Provided data:
╭──

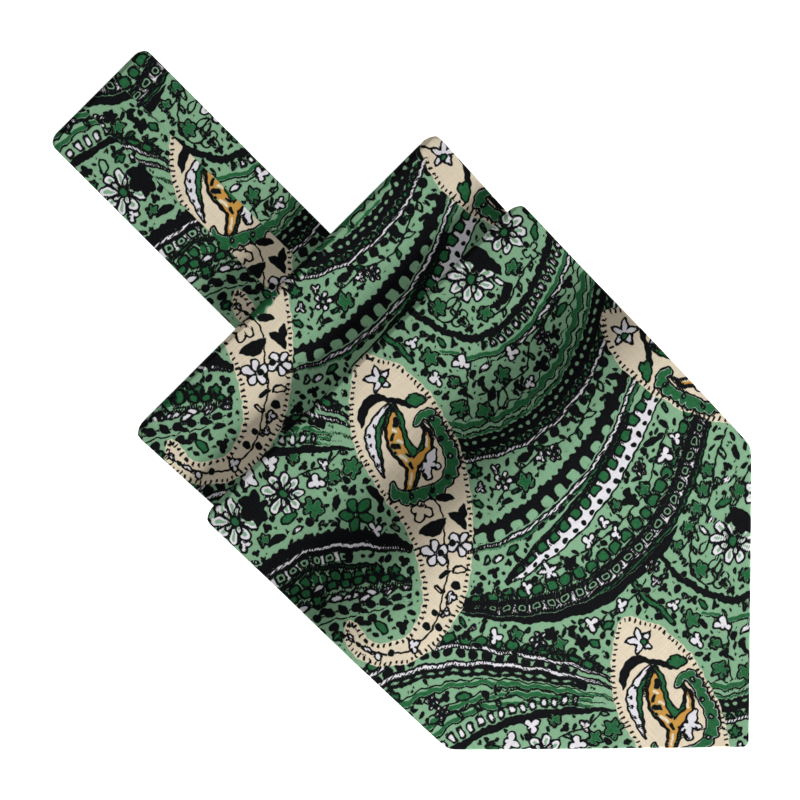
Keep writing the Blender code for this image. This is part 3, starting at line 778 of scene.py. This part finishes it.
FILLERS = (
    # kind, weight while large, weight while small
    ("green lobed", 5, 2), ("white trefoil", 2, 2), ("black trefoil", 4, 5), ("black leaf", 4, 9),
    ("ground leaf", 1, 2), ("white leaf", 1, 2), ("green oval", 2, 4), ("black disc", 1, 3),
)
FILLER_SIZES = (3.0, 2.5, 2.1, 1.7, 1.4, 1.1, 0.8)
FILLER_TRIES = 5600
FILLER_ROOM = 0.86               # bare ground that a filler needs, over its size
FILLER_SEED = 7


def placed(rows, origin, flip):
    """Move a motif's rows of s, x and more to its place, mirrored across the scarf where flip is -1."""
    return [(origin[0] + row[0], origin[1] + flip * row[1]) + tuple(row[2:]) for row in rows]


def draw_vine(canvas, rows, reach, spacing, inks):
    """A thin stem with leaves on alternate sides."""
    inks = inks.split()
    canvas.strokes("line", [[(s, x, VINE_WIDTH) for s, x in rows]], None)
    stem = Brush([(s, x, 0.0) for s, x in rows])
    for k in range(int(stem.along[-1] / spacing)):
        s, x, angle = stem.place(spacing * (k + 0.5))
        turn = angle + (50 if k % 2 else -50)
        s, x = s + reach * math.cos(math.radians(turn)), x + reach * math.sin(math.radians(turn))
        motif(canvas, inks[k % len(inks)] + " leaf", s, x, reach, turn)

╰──

Set task: Please reproduce the entire listing, exactly as shown.

Problem solution:
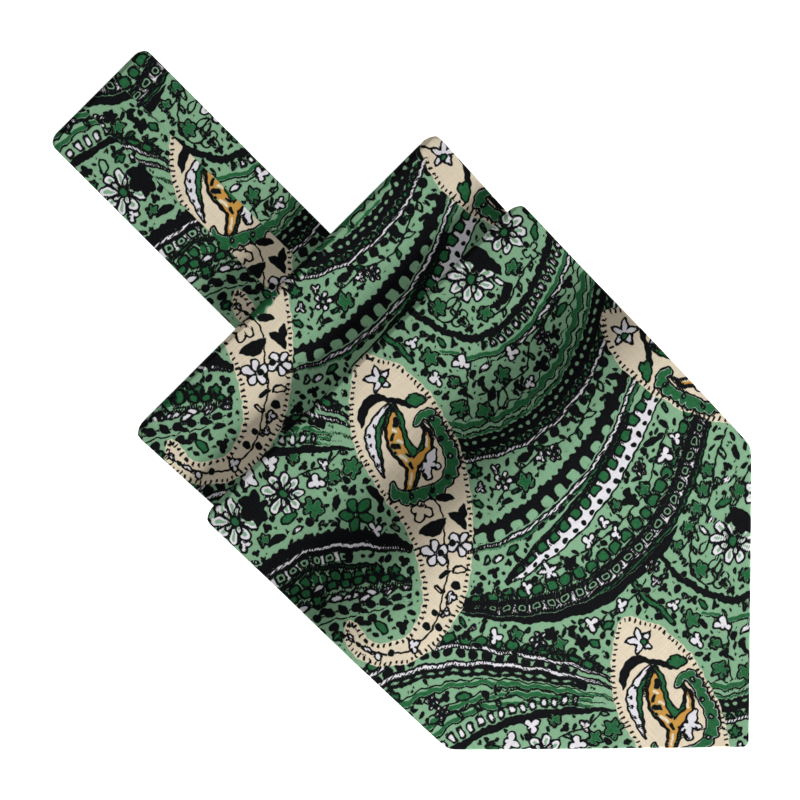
Keep writing the Blender code for this image. This is part 3, starting at line 778 of scene.py. This part finishes it.
FILLERS = (
    # kind, weight while large, weight while small
    ("green lobed", 5, 2), ("white trefoil", 2, 2), ("black trefoil", 4, 5), ("black leaf", 4, 9),
    ("ground leaf", 1, 2), ("white leaf", 1, 2), ("green oval", 2, 4), ("black disc", 1, 3),
)
FILLER_SIZES = (3.0, 2.5, 2.1, 1.7, 1.4, 1.1, 0.8)
FILLER_TRIES = 5600
FILLER_ROOM = 0.86               # bare ground that a filler needs, over its size
FILLER_SEED = 7


def placed(rows, origin, flip):
    """Move a motif's rows of s, x and more to its place, mirrored across the scarf where flip is -1."""
    return [(origin[0] + row[0], origin[1] + flip * row[1]) + tuple(row[2:]) for row in rows]


def draw_vine(canvas, rows, reach, spacing, inks):
    """A thin stem with leaves on alternate sides."""
    inks = inks.split()
    canvas.strokes("line", [[(s, x, VINE_WIDTH) for s, x in rows]], None)
    stem = Brush([(s, x, 0.0) for s, x in rows])
    for k in range(int(stem.along[-1] / spacing)):
        s, x, angle = stem.place(spacing * (k + 0.5))
        turn = angle + (50 if k % 2 else -50)
        s, x = s + reach * math.cos(math.radians(turn)), x + reach * math.sin(math.radians(turn))
        motif(canvas, inks[k % len(inks)] + " leaf", s, x, reach, turn)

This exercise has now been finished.